• [WHAT IS NEEDED]: Write out all the data again, exactly as it stands.

• [COLLECTED DATA]:
* * * * * * *
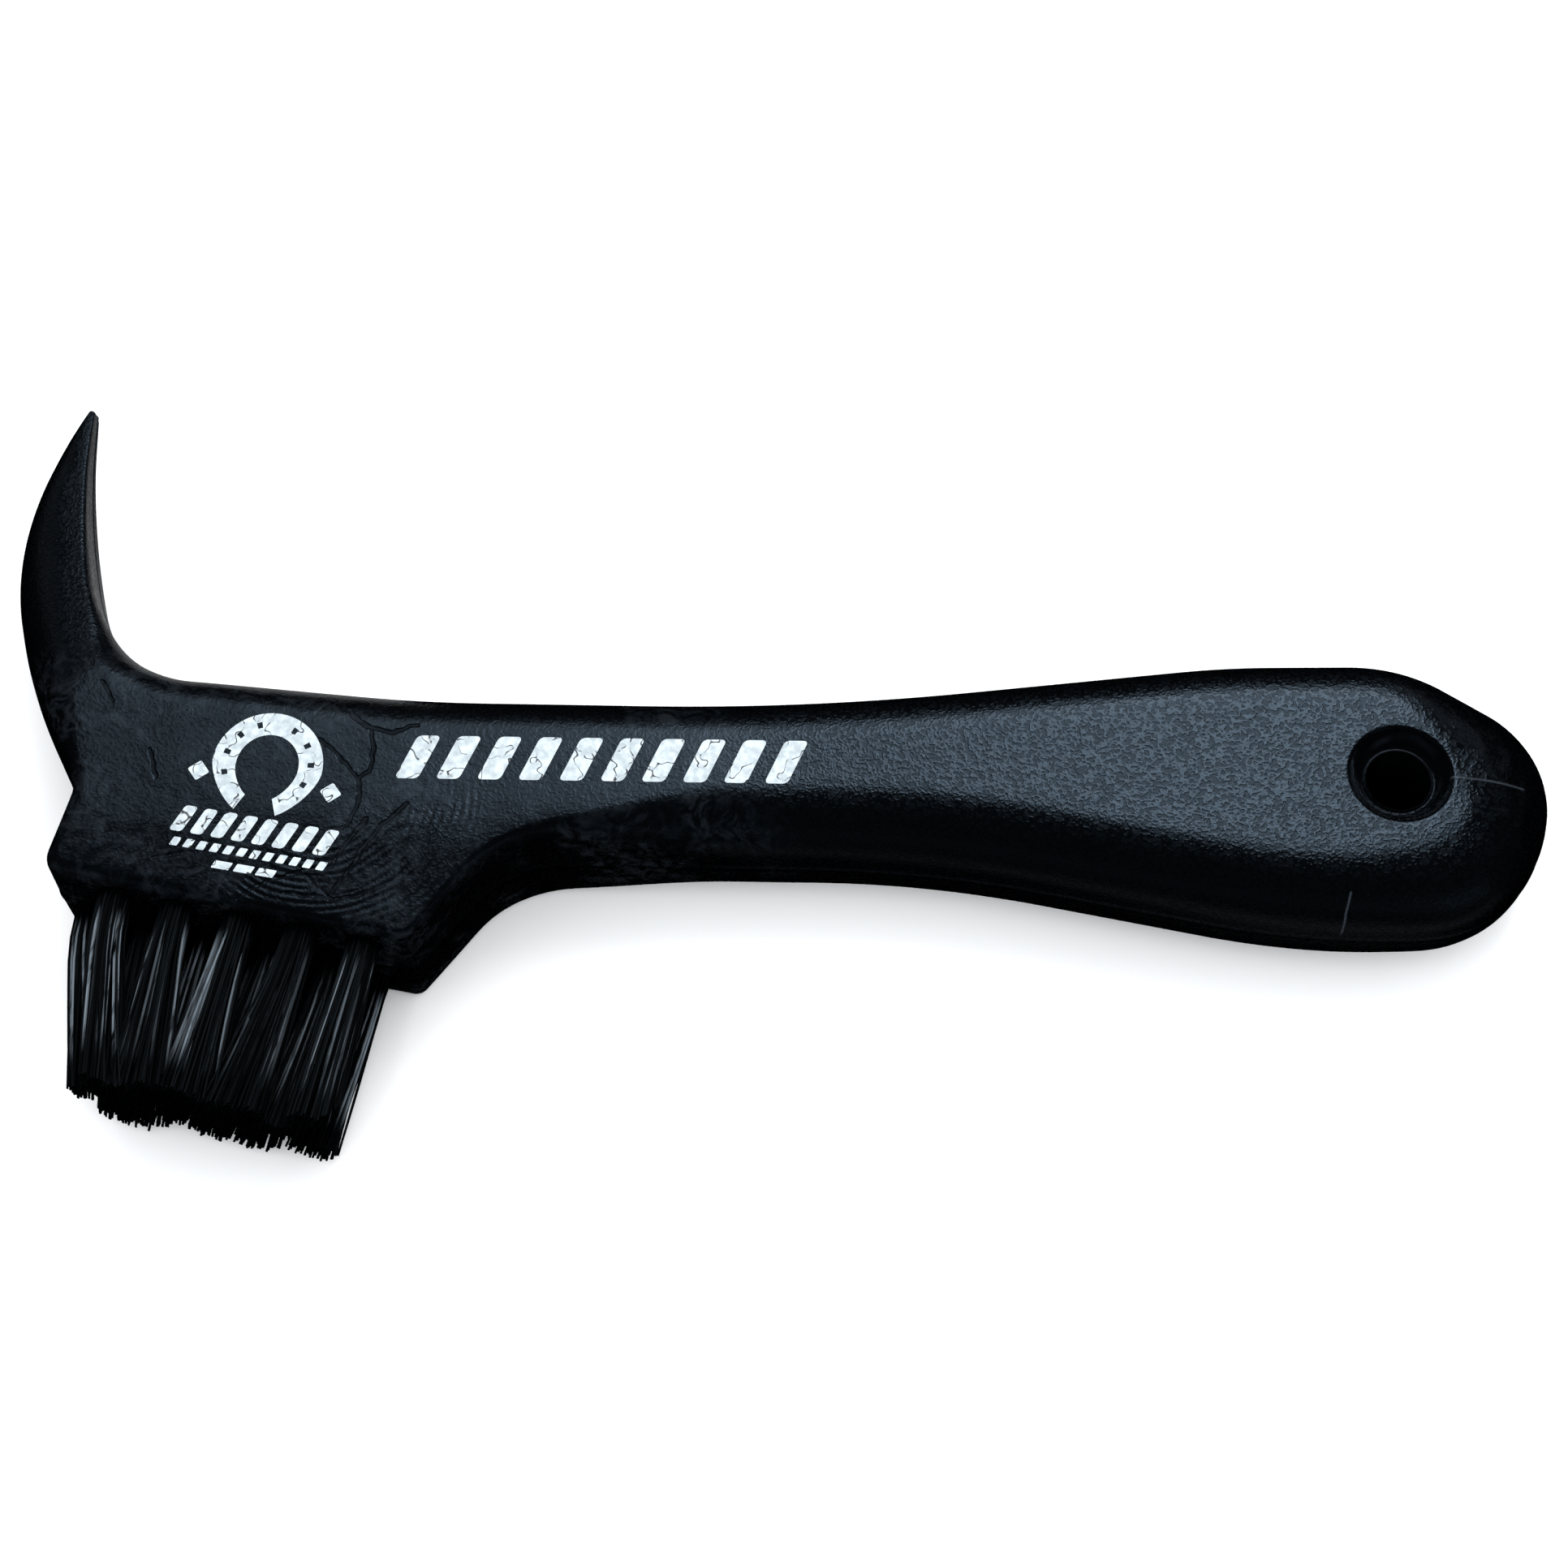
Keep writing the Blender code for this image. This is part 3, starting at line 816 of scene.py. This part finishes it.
def stroke_distance(graph, place, paths):
    """How far each place lies from the nearest of some polylines, in millimetres."""
    nearest = None
    for path in paths:
        for start, end in zip(path, path[1:]):
            run = Vector((end[0] - start[0], end[1] - start[1], 0.0))
            length = run.length
            local = graph.vector("SUBTRACT", place, (*start, 0.0))
            forward = graph.vector("DOT_PRODUCT", local, tuple(run / length), output="Value")
            forward = graph.math("MINIMUM", graph.math("MAXIMUM", forward, 0.0), length)
            foot = graph.vector("MULTIPLY", graph.combined(forward, forward, 0.0), tuple(run / length))
            gap = graph.vector("DISTANCE", local, foot, output="Value")
            nearest = gap if nearest is None else graph.math("MINIMUM", nearest, gap)
    return nearest


# Fine creases of the moulding round the emblem's place, on the front face
CREASES = (
    ((-48.0, -1.4), (-46.1, -3.1), (-43.3, -6.2), (-43.1, -9.1), (-44.2, -11.7), (-45.5, -12.1)),
    ((-43.3, -6.0), (-42.2, -5.2), (-42.0, -2.4), (-42.6, -0.1), (-45.0, 2.1)),
    ((-37.9, -9.0), (-40.4, -11.3), (-42.2, -14.2), (-43.3, -16.5), (-45.2, -19.4)),
    ((-42.1, -10.9), (-44.2, -13.9), (-45.5, -16.5)),
    ((-54.9, -20.2), (-51.8, -18.1), (-47.6, -16.9), (-45.6, -16.5)),
    ((-64.4, -15.9), (-62.1, -15.5), (-59.8, -15.1)),
    ((-66.1, -3.2), (-65.1, -6.4)),
    ((-50.0, -19.5), (-45.3, -20.1), (-42.7, -19.9), (-39.8, -18.5)),
    ((-44.8, 1.7), (-43.0, -0.1), (-40.2, -0.5), (-37.6, 0.4)),
    ((-48.1, -17.5), (-46.8, -18.7), (-45.3, -20.1)),
    ((-72.2, 4.8), (-70.7, 2.5)),
)
WELD_LINE = (((73.8, -2.84), (81.6, -3.5)),)
SCRATCH = (((62.5, -16.0), (62.2, -17.6), (62.3, -19.2)),)
# The face falls away past this place in this direction, more and more towards the grip's end
SINK_DIRECTION = (1.0, 0.35, 0.0)
SINK_START = 70.5
# The head's face slopes away below this place
DIP_START = -10.5
# The flow marks run as arcs round this point, on its side towards the head's lower right corner
FLOW_CENTRE = (-47.3, -7.3, 0.0)
FLOW_SIDE = (0.45, -0.89, 0.0)
FLOW_PITCH = 0.85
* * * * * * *
• [TASK ANSWER]:
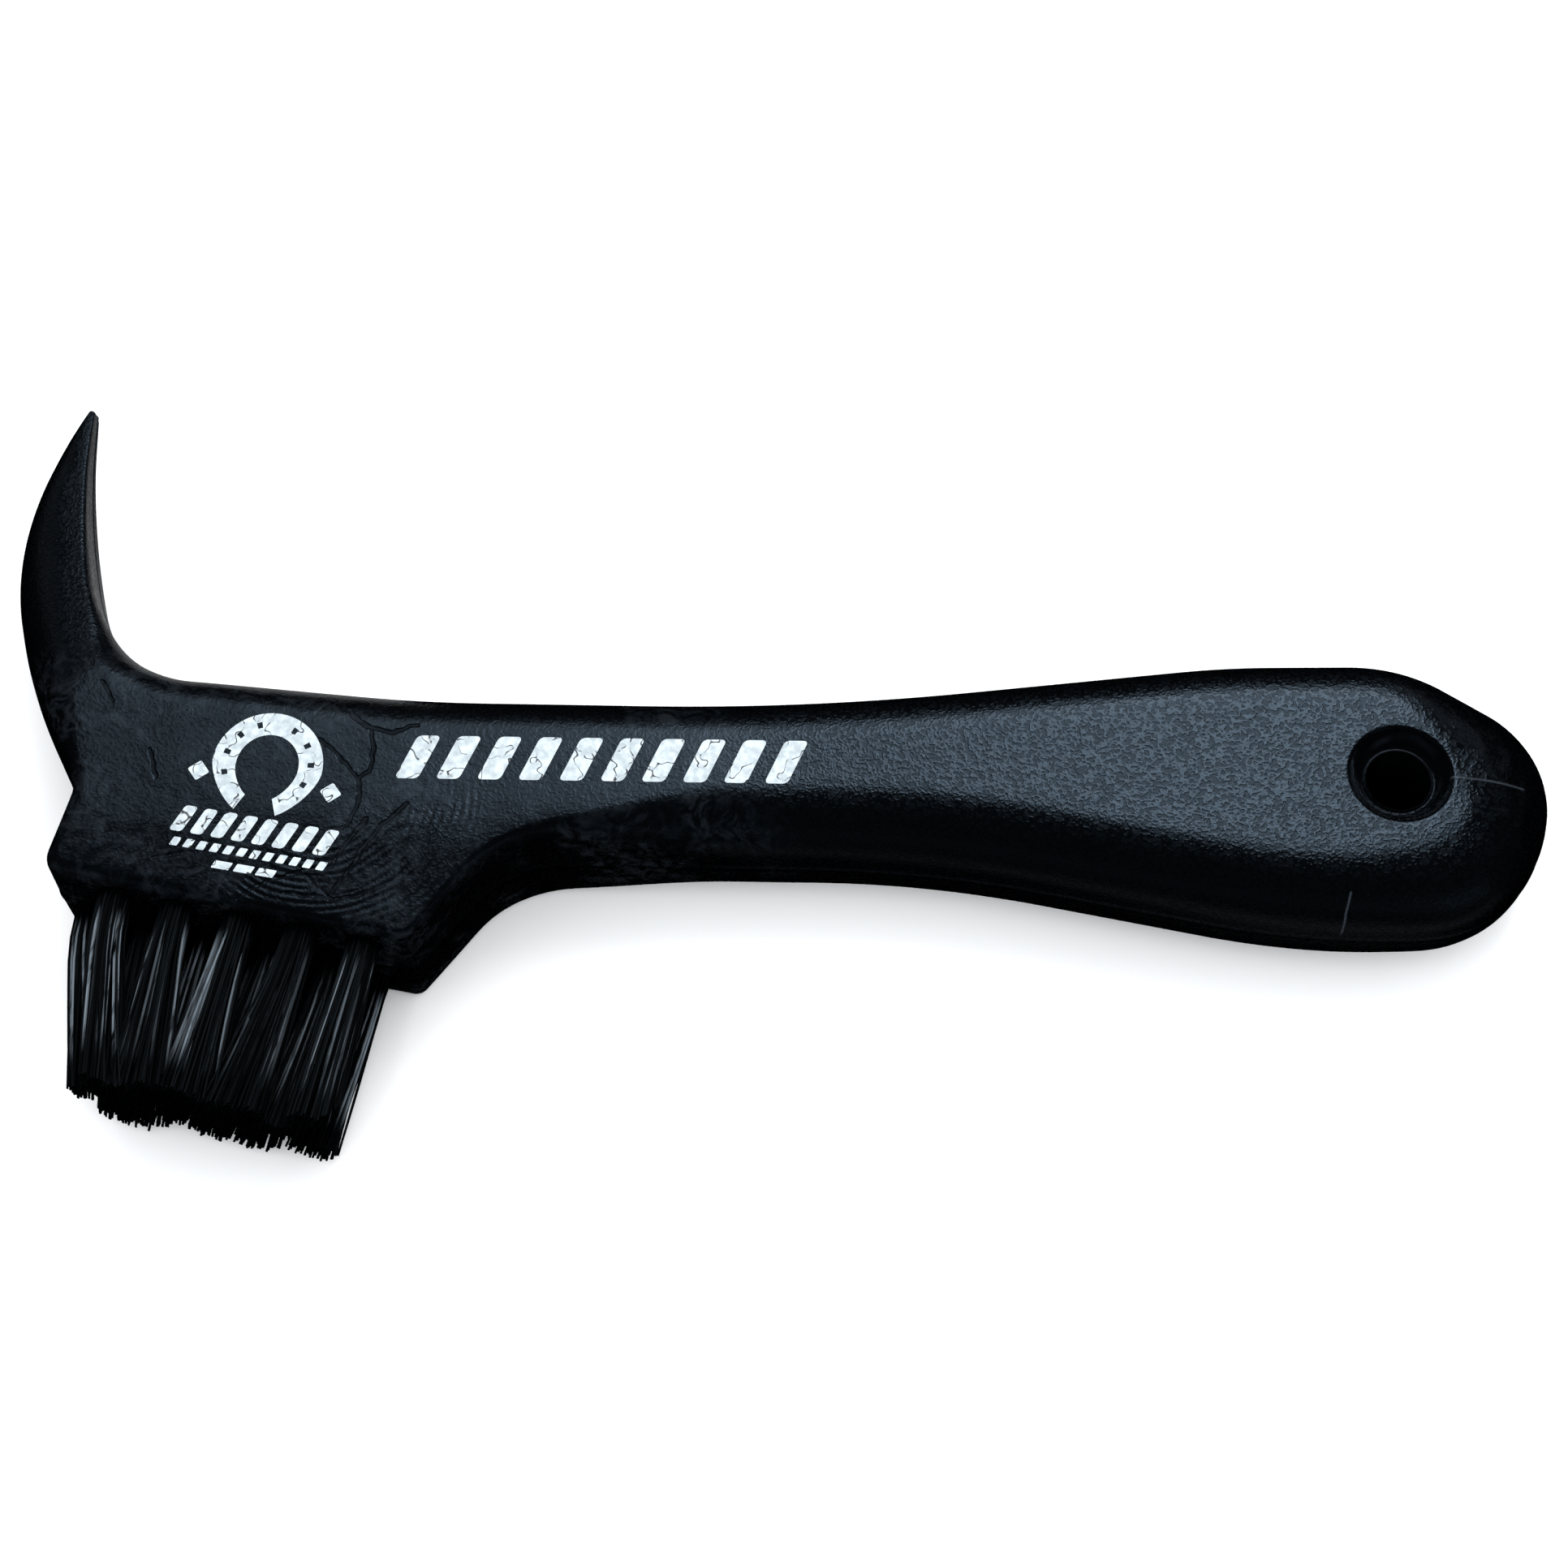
Keep writing the Blender code for this image. This is part 3, starting at line 816 of scene.py. This part finishes it.
def stroke_distance(graph, place, paths):
    """How far each place lies from the nearest of some polylines, in millimetres."""
    nearest = None
    for path in paths:
        for start, end in zip(path, path[1:]):
            run = Vector((end[0] - start[0], end[1] - start[1], 0.0))
            length = run.length
            local = graph.vector("SUBTRACT", place, (*start, 0.0))
            forward = graph.vector("DOT_PRODUCT", local, tuple(run / length), output="Value")
            forward = graph.math("MINIMUM", graph.math("MAXIMUM", forward, 0.0), length)
            foot = graph.vector("MULTIPLY", graph.combined(forward, forward, 0.0), tuple(run / length))
            gap = graph.vector("DISTANCE", local, foot, output="Value")
            nearest = gap if nearest is None else graph.math("MINIMUM", nearest, gap)
    return nearest


# Fine creases of the moulding round the emblem's place, on the front face
CREASES = (
    ((-48.0, -1.4), (-46.1, -3.1), (-43.3, -6.2), (-43.1, -9.1), (-44.2, -11.7), (-45.5, -12.1)),
    ((-43.3, -6.0), (-42.2, -5.2), (-42.0, -2.4), (-42.6, -0.1), (-45.0, 2.1)),
    ((-37.9, -9.0), (-40.4, -11.3), (-42.2, -14.2), (-43.3, -16.5), (-45.2, -19.4)),
    ((-42.1, -10.9), (-44.2, -13.9), (-45.5, -16.5)),
    ((-54.9, -20.2), (-51.8, -18.1), (-47.6, -16.9), (-45.6, -16.5)),
    ((-64.4, -15.9), (-62.1, -15.5), (-59.8, -15.1)),
    ((-66.1, -3.2), (-65.1, -6.4)),
    ((-50.0, -19.5), (-45.3, -20.1), (-42.7, -19.9), (-39.8, -18.5)),
    ((-44.8, 1.7), (-43.0, -0.1), (-40.2, -0.5), (-37.6, 0.4)),
    ((-48.1, -17.5), (-46.8, -18.7), (-45.3, -20.1)),
    ((-72.2, 4.8), (-70.7, 2.5)),
)
WELD_LINE = (((73.8, -2.84), (81.6, -3.5)),)
SCRATCH = (((62.5, -16.0), (62.2, -17.6), (62.3, -19.2)),)
# The face falls away past this place in this direction, more and more towards the grip's end
SINK_DIRECTION = (1.0, 0.35, 0.0)
SINK_START = 70.5
# The head's face slopes away below this place
DIP_START = -10.5
# The flow marks run as arcs round this point, on its side towards the head's lower right corner
FLOW_CENTRE = (-47.3, -7.3, 0.0)
FLOW_SIDE = (0.45, -0.89, 0.0)
FLOW_PITCH = 0.85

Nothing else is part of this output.